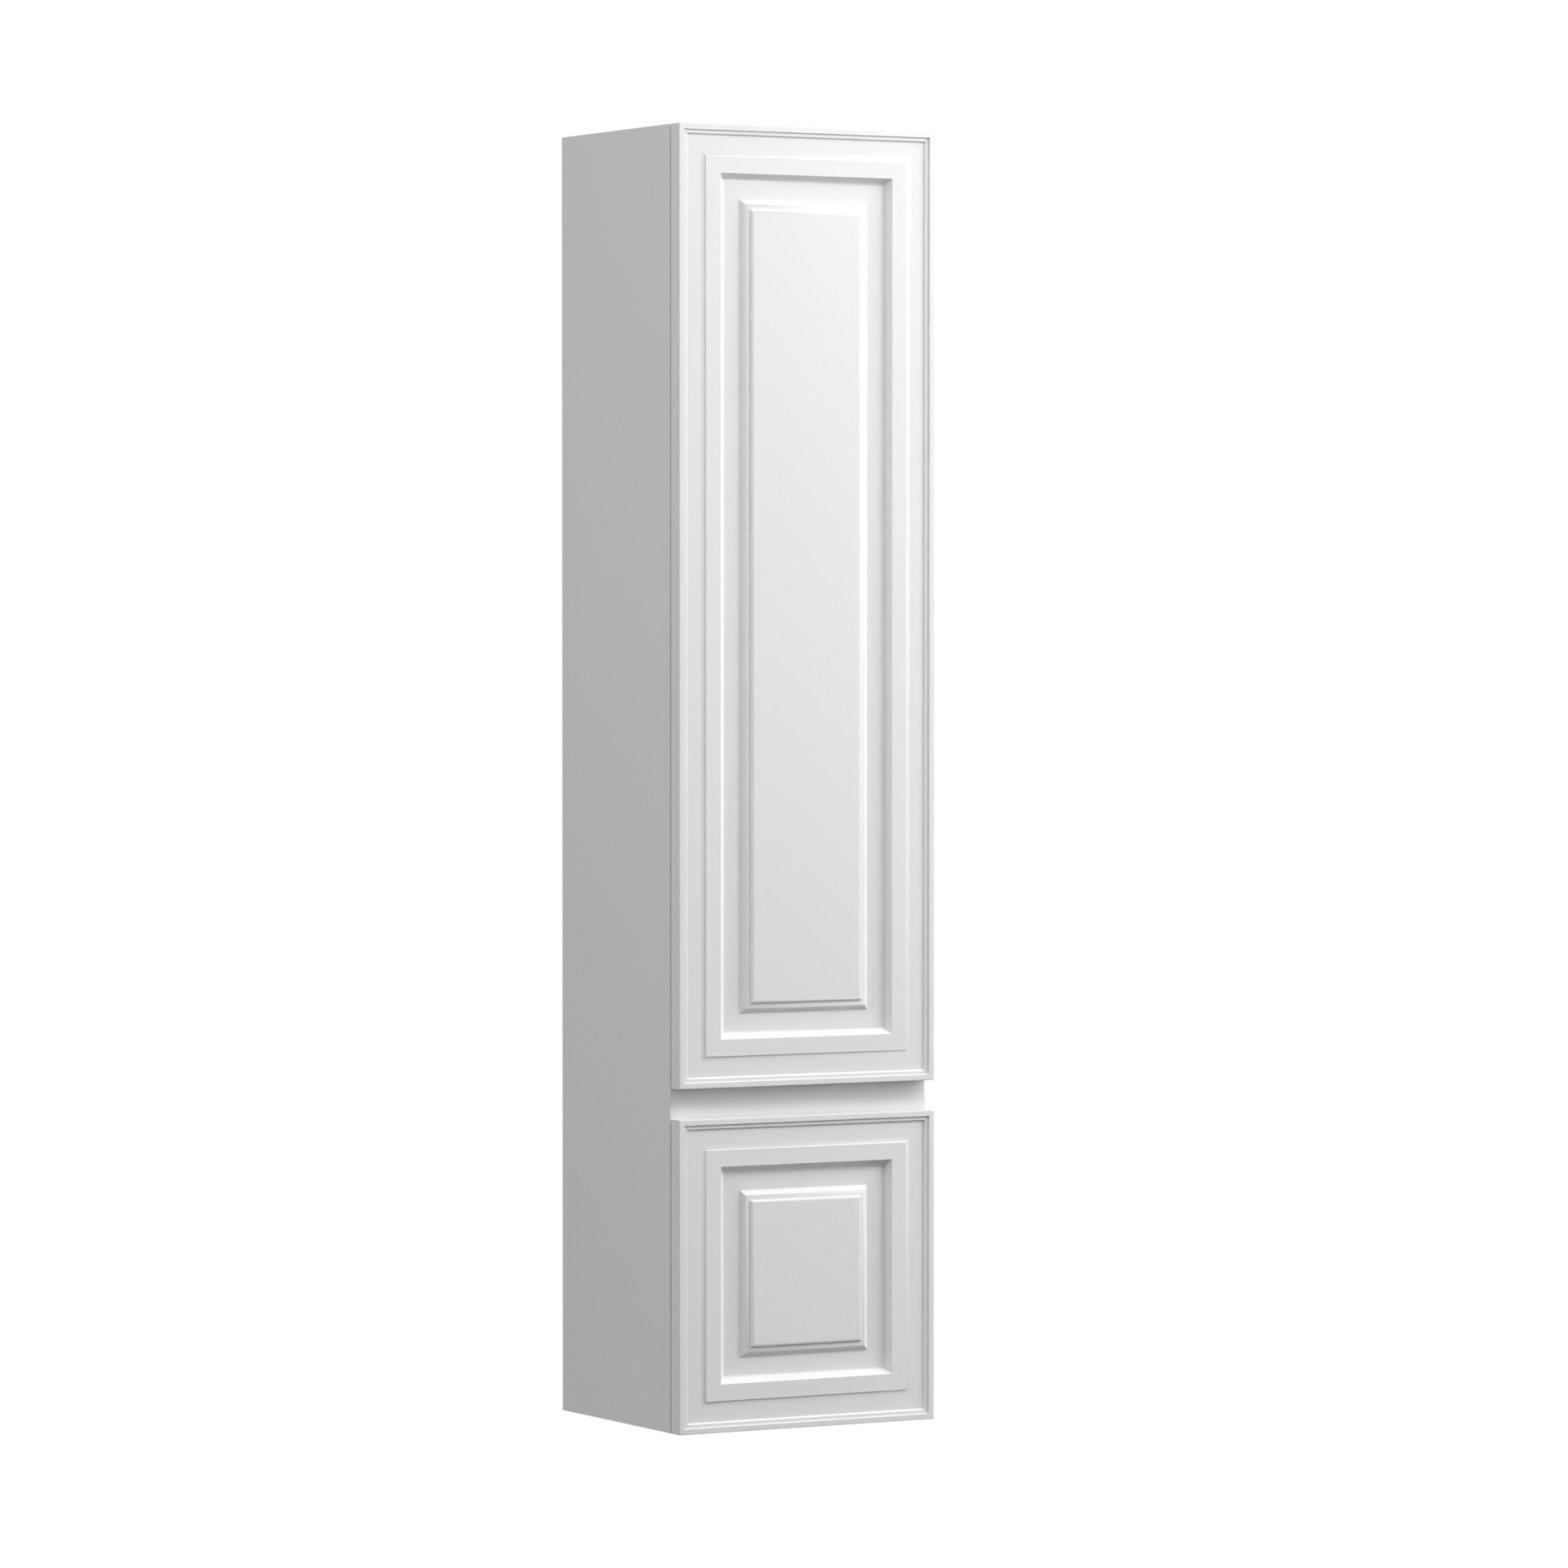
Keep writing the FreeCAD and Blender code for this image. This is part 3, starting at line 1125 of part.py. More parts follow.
# --- bumpers -----------------------------------------------------------------------------------


def front_bumpers():
    """Soft discs on the carcass's front edges: two stop the door, two stop the drawer front."""
    left_edge = -(s.width / 2) + s.board / 2
    places = [(left_edge, s.hang_drop - s.bumper_from_end), (left_edge, door_z + s.bumper_from_end),
              (left_edge, bottom_z + s.drawer_front_height - s.bumper_from_end),
              (-left_edge, bottom_z + s.drawer_front_height - s.bumper_from_end)]
    group("front_bumpers", [rod("bumper", x, front_y, z, s.bumper, s.bumper_thick, "-y") for x, z in places])


front_bumpers()

# --- check and write ---------------------------------------------------------------------------

doc.recompute()
for thing in doc.Objects:
    if "Invalid" in thing.State or "Error" in thing.State:
        raise RuntimeError(thing.Name + " failed: " + str(thing.State))
for part in parts:
    if part.Shape.isNull() or not part.Shape.isValid():
        raise RuntimeError(part.Label + " has no valid shape")

os.makedirs("parts", exist_ok=True)
for part in parts:
    part.Shape.exportStep("parts/" + part.Label + ".step")
print(len(parts), "sub-parts written")
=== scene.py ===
import json
import math

import bmesh
import bpy
from mathutils import Matrix, Vector


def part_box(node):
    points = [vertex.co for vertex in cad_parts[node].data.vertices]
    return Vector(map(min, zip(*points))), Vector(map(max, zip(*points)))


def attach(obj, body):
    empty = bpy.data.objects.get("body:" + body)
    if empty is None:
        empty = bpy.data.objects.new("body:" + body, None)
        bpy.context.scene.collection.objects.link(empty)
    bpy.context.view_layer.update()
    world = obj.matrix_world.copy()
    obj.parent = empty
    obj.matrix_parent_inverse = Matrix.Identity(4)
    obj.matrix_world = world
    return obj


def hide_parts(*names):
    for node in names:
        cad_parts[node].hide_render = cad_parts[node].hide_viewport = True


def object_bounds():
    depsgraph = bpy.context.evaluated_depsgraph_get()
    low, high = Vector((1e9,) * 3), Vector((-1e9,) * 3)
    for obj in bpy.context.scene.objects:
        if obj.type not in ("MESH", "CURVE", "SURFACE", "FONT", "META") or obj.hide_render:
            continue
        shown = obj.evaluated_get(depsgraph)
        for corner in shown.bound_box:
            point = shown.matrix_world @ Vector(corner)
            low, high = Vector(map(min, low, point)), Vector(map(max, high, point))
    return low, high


bl_info = {
    "name": "Tall Bathroom Cabinet",
    "version": (1, 0, 0),
    "blender": (4, 5, 0),
    "location": "View3D > Sidebar > Tall Cabinet",
    "description": "Dresses a tall wall-hung cabinet: moulded fronts, lacquered boards, fittings, stage",
    "category": "Object",
}

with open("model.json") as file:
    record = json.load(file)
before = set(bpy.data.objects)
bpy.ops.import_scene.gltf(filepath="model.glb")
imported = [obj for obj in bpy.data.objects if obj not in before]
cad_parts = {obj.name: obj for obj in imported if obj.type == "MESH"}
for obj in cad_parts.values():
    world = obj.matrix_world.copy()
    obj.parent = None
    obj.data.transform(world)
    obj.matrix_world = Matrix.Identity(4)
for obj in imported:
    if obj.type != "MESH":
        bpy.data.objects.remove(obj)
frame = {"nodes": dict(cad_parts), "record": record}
cad_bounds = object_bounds()

MM = 0.001
SAME_POINT = 1e-6  # points nearer than this, in metres, are one
SHARP_EDGE = math.radians(40)  # a sharper turn between CAD faces is an edge to soften
STRAIGHT = math.radians(165)  # a profile corner that opens wider than this stays as it is
MOST_OF_RUN = 0.45  # a softened corner takes at most this share of each run beside it
CUT_PAST = 1.0 * MM  # how far a bore's cutter reaches out of the wood
COAT_ROUGHNESS = 0.25
SCREW_HEAD = 3.5 * MM  # radius of a screw's head
SCREW_SHANK = 1.8 * MM  # radius of a screw's shank
DOMED_HEAD = 2.0 * MM  # height of a domed head
FLAT_HEAD = 1.4 * MM  # height of a runner screw's flat head
ADJUSTER_HEAD = 1.5 * MM  # height of a hanger adjuster's head
ADJUSTER_SHANK = 3.4 * MM  # radius of a hanger adjuster's shank
BUMPER_EDGE = 0.4 * MM  # rounding of the soft bumpers
FLOOR_REACH = 40.0  # half the floor's width, in metres
CAMERA_FAR = 200.0  # the camera sees this far, in metres
SLOT_OF = {part["node"]: part["material_slot"] for part in frame["record"]["subparts"]}
BODY_OF = {node: body for body, nodes in frame["record"]["behaviour"]["bodies"].items()
           for node in nodes}


# --- settings ----------------------------------------------------------------------------------


def length(label, value, description):
    """A length setting in millimetres."""
    return bpy.props.FloatProperty(name=label, default=value, description=description, precision=2)


def share(label, value, description):
    """A setting from 0 to 1."""
    return bpy.props.FloatProperty(
        name=label, default=value, min=0.0, max=1.0, description=description)


def watts(label, value, description):
    """A light's power."""
    return bpy.props.FloatProperty(
        name=label, default=value, min=0.0, subtype="POWER", description=description)


def colour(label, value, description):
    """A colour setting."""
    return bpy.props.FloatVectorProperty(
        name=label, default=value, size=3, min=0.0, max=1.0, subtype="COLOR", description=description)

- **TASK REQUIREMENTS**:
Retype precisely, and only, the span of lines that opens at the line containing "doc.recompute()" and closes at the line containing "if empty is", both inclusive.

- **TASK RESPONSE**:
doc.recompute()
for thing in doc.Objects:
    if "Invalid" in thing.State or "Error" in thing.State:
        raise RuntimeError(thing.Name + " failed: " + str(thing.State))
for part in parts:
    if part.Shape.isNull() or not part.Shape.isValid():
        raise RuntimeError(part.Label + " has no valid shape")

os.makedirs("parts", exist_ok=True)
for part in parts:
    part.Shape.exportStep("parts/" + part.Label + ".step")
print(len(parts), "sub-parts written")
=== scene.py ===
import json
import math

import bmesh
import bpy
from mathutils import Matrix, Vector


def part_box(node):
    points = [vertex.co for vertex in cad_parts[node].data.vertices]
    return Vector(map(min, zip(*points))), Vector(map(max, zip(*points)))


def attach(obj, body):
    empty = bpy.data.objects.get("body:" + body)
    if empty is None:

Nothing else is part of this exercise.